The CTCP VERSION command makes the mIRC user send a known plaintext encrypted though SSL which helps the BEAST attack.
This way, if the the attacker (Eve) is between the user (Alice) and the server (Bob) e.g. on the local network, then Eve will be able to decrypt all encrypted communications between Alice and Bob.
If I understand the attack correctly, both these statements are wrong.
First of all, Eve will not be able to decrypt all communication. All Eve will be able to do, is check whether the data immediately preceding the plaintext she injects, is equal what she already had in mind. The BEAST attack bruteforces one byte at a time by repeatedly tesing for this equality against all of the possibly byte values after cleverly manipulating block boundaries.
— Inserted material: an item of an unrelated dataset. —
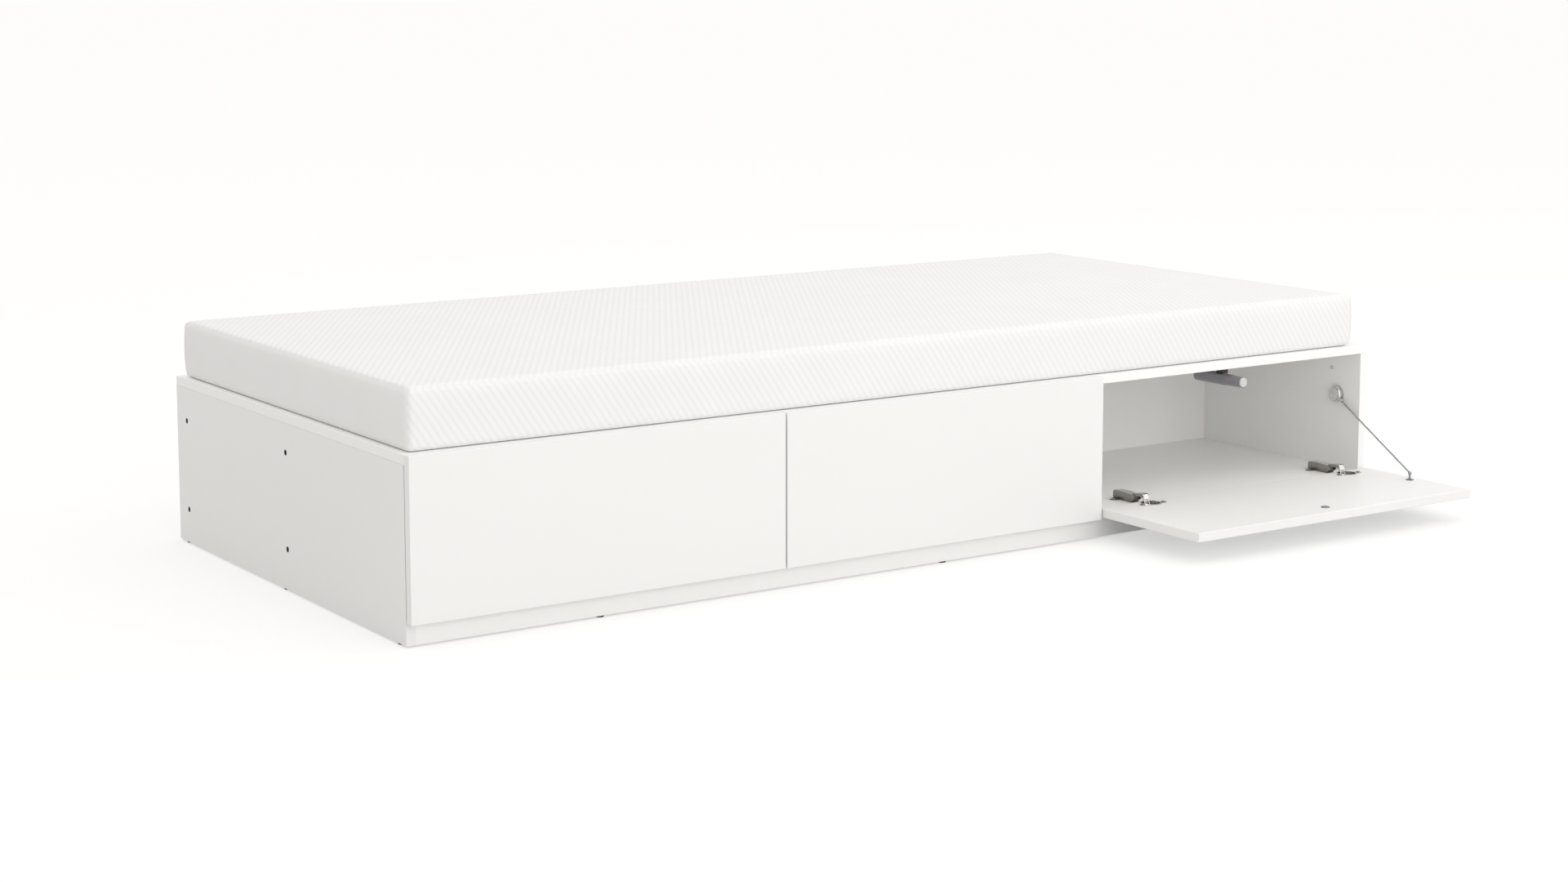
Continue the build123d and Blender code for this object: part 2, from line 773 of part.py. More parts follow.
inside = (board, length - board)
partition_back = partition_front + board
back_faces = (back_y - board / 2, back_y + board / 2)
write("end_panel_left", drilled(block(0, board, 0, depth, glide_height, deck_bottom)))
write("end_panel_right", drilled(block(length - board, length, 0, depth, glide_height, deck_bottom)))
write("deck_panel", drilled(edged_board(0, length, -deck_nose, depth, deck_bottom, height)))
floor_board = block(*inside, 0, partition_front, floor_top - board, floor_top)
write("floor_panel", hinge_screw_holes(drilled(floor_board)))
write("plinth_board", block(*inside, 0, board, glide_height, floor_top - board))
write("middle_partition", drilled(block(*inside, partition_front, partition_back, glide_height, deck_bottom)))
write("back_panel", drilled(block(*inside, *back_faces, glide_height, deck_bottom)))
for name, x in zip(("divider_left", "divider_right"), divider_x):
    write(name, drilled(block(x - board / 2, x + board / 2, 0, partition_front, floor_top, deck_bottom)))

write("end_panel_screws", *[panel_screw(*place) for place in screw_places])
write("wood_dowels", *dowels)
write("floor_glides", *[glide(x, y) for x, y in glide_places()])
write("hole_plugs", *[plug(w) for w in right_walls])
write("hinge_plate_screws", *[s for x in all_hinges for s in plate_screws(x)])
write("mattress", mattress())

for number, (x0, xs, wall, is_open) in enumerate(zip(door_left, hinge_lines, right_walls, standing_open), 1):
    middle = x0 + door_width / 2
    angle = open_angle if is_open else 0.0

    def on_door(shape):
        return swing(shape, swing_axis, angle)

    def on_link(shape, link):
        return shape if is_open else swing(shape, link.arm, -link.turn)

    bracket_x = wall - cable_from_wall
    write(f"door_{number}", on_door(door_panel(x0, xs)))
    write(f"hinge_cups_{number}", *[on_door(s) for x in xs for s in (hinge_cup(x), *cup_pins(x))])
    write(f"door_screws_{number}", *[on_door(s) for x in xs for s in flange_screws(x)])
    write(f"strike_plate_{number}", on_door(strike(middle)))
    write(f"stay_bracket_{number}", on_door(stay_bracket(bracket_x)))
    write(f"front_links_{number}", *[on_link(front_link(x), front) for x in xs])
    write(f"rear_links_{number}", *[on_link(rear_link(x), rear) for x in xs])
    write(f"hinge_arms_{number}", *[s for x in xs for s in (hinge_arm(x), *arm_pins(x))])
    write(f"hinge_plates_{number}", *[hinge_plate(x) for x in xs])
    write(f"stay_housing_{number}", stay_housing(wall))
    write(f"stay_cable_{number}", taut_cable(wall) if is_open else slack_cable(wall))
    write(f"latch_barrel_{number}", latch_barrel(middle))
    write(f"latch_bracket_{number}", latch_bracket(middle))
    pushed_out = Pos(0, -plunger_stroke if is_open else 0, 0)
    write(f"latch_plunger_{number}", pushed_out * latch_plunger(middle))
    write(f"latch_cap_{number}", pushed_out * latch_cap(middle))

print("door axis", round(axis_y, 2), round(axis_z, 2))
for name, link in (("front", front), ("rear", rear)):
    print(name, "link arm pin", [round(v, 3) for v in link.arm], "turn", round(link.turn, 3))
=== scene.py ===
"""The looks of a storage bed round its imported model: board, hardware, stay cables, mattress and studio."""
import json
import math

import bmesh
import bpy
import numpy as np
from mathutils import Euler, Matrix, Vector


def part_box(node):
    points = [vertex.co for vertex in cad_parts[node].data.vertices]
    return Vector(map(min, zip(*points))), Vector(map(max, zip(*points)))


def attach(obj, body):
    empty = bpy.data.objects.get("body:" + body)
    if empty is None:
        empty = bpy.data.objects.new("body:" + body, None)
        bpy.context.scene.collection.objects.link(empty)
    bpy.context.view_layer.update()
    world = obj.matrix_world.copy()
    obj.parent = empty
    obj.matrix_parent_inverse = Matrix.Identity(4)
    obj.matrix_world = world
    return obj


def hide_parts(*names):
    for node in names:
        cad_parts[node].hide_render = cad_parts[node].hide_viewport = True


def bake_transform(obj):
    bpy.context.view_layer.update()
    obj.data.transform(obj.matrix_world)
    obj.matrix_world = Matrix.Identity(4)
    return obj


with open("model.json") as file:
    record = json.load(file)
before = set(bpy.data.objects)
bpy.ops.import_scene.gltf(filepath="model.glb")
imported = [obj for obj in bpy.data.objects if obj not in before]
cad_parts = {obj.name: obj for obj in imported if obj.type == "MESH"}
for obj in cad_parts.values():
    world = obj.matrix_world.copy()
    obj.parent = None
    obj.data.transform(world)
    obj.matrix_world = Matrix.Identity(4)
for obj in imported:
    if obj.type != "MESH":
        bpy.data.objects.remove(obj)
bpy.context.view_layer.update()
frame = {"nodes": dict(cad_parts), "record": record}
nodes = frame["nodes"]

DOORS = (1, 2, 3)
STANDING_OPEN = (3,)

# Nodes of a material


def new_material(name):
    material = bpy.data.materials.new(name)
    material.use_nodes = True
    tree = material.node_tree
    tree.nodes.clear()
    output = tree.nodes.new("ShaderNodeOutputMaterial")
    shader = tree.nodes.new("ShaderNodeBsdfPrincipled")
    tree.links.new(shader.outputs["BSDF"], output.inputs["Surface"])
    return material, tree, shader


def add(tree, kind, **settings):
    """A new node with its own properties and the values of its input sockets."""
    node = tree.nodes.new(kind)
    for key, value in settings.items():
        if hasattr(node, key):
            setattr(node, key, value)
        else:
            node.inputs[key].default_value = value
    return node


def row_coordinates(tree):
    """Every piece's own coordinates are those of the whole bed, in metres."""
    return add(tree, "ShaderNodeTexCoord").outputs["Object"]


def noise(tree, vector, scale, detail=2.0, roughness=0.5):
    node = add(tree, "ShaderNodeTexNoise", Scale=scale, Detail=detail, Roughness=roughness)
    tree.links.new(vector, node.inputs["Vector"])
    return node.outputs["Fac"]


def between(tree, value, low, high, start=0.0, stop=1.0):
    """A value that runs from start to stop, made to run from low to high."""
    node = add(tree, "ShaderNodeMapRange")
    node.inputs["From Min"].default_value = start
    node.inputs["From Max"].default_value = stop
    node.inputs["To Min"].default_value = low
    node.inputs["To Max"].default_value = high
    tree.links.new(value, node.inputs["Value"])
    return node.outputs["Result"]


def blend_colours(tree, factor, first, second):
    node = add(tree, "ShaderNodeMix", data_type="RGBA")
    node.inputs[6].default_value = (*first, 1)
    node.inputs[7].default_value = (*second, 1)
    tree.links.new(factor, node.inputs[0])
    return node.outputs[2]


def darkened(tree, colour, factor, darkest):
    """A colour multiplied by one that runs from the darkest, where the factor is 0, to white."""
    node = add(tree, "ShaderNodeMix", data_type="RGBA", blend_type="MULTIPLY")
    node.inputs[0].default_value = 1.0
    tree.links.new(colour, node.inputs[6])
    tree.links.new(blend_colours(tree, factor, darkest, (1.0, 1.0, 1.0)), node.inputs[7])
    return node.outputs[2]


def bump(tree, shader, height, strength, distance, before=None):
    """Relief on the shader, over the relief that came before."""
    node = add(tree, "ShaderNodeBump", Strength=strength, Distance=distance)
    tree.links.new(height, node.inputs["Height"])
    if before is not None:
        tree.links.new(before, node.inputs["Normal"])
    tree.links.new(node.outputs["Normal"], shader.inputs["Normal"])
    return node.outputs["Normal"]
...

That is: it has to repeat the same attack 256 times on the
same input to figure out
one byte of that input. In terms of IRC, that makes it useful only for some data that is sent over the IRC connection repeatedly -- possibly for bruteforcing oper or service passwords over time, but not for actual conversation text which is usually sent only once.
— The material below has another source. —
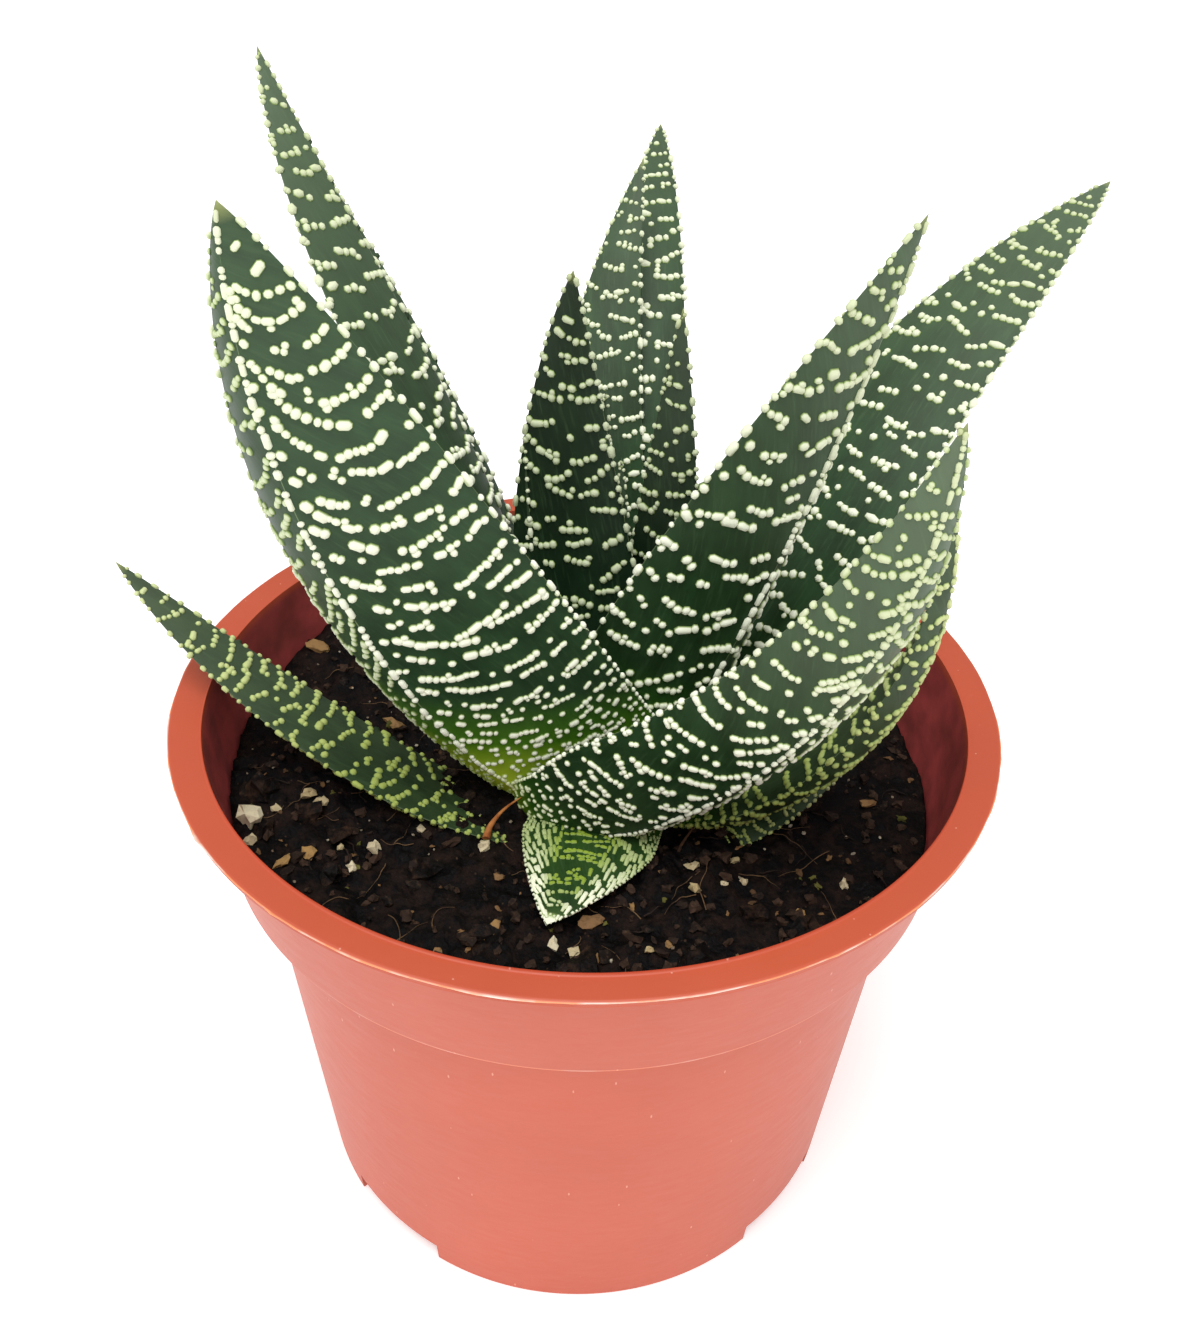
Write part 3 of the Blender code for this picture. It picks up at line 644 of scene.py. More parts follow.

This could still be a problem in certain situations, but that brings me to your other claim. It is also not enough to have just
any known plaintext be sent, it has to be a piece of plaintext that is
completely controlled by the attacker, because the attacker must ensure that her plaintext when XOR'd with the previous two messages' IVs equals what she thinks might be the previous message's plaintext, so that she can test for equality after encrytion. The bottom line? The version reply does not help Eve at all.
Of course it would be much easier to attack the communication from the server to the client rather than the other way around, because in that case Eve need not solicit replies from mIRC and can just stick to sending things to it. But it seems that the linear, ASCII-oriented, command-prefixing IRC protocol makes any attack like the BEAST attack pretty much infeasible by nature anyway.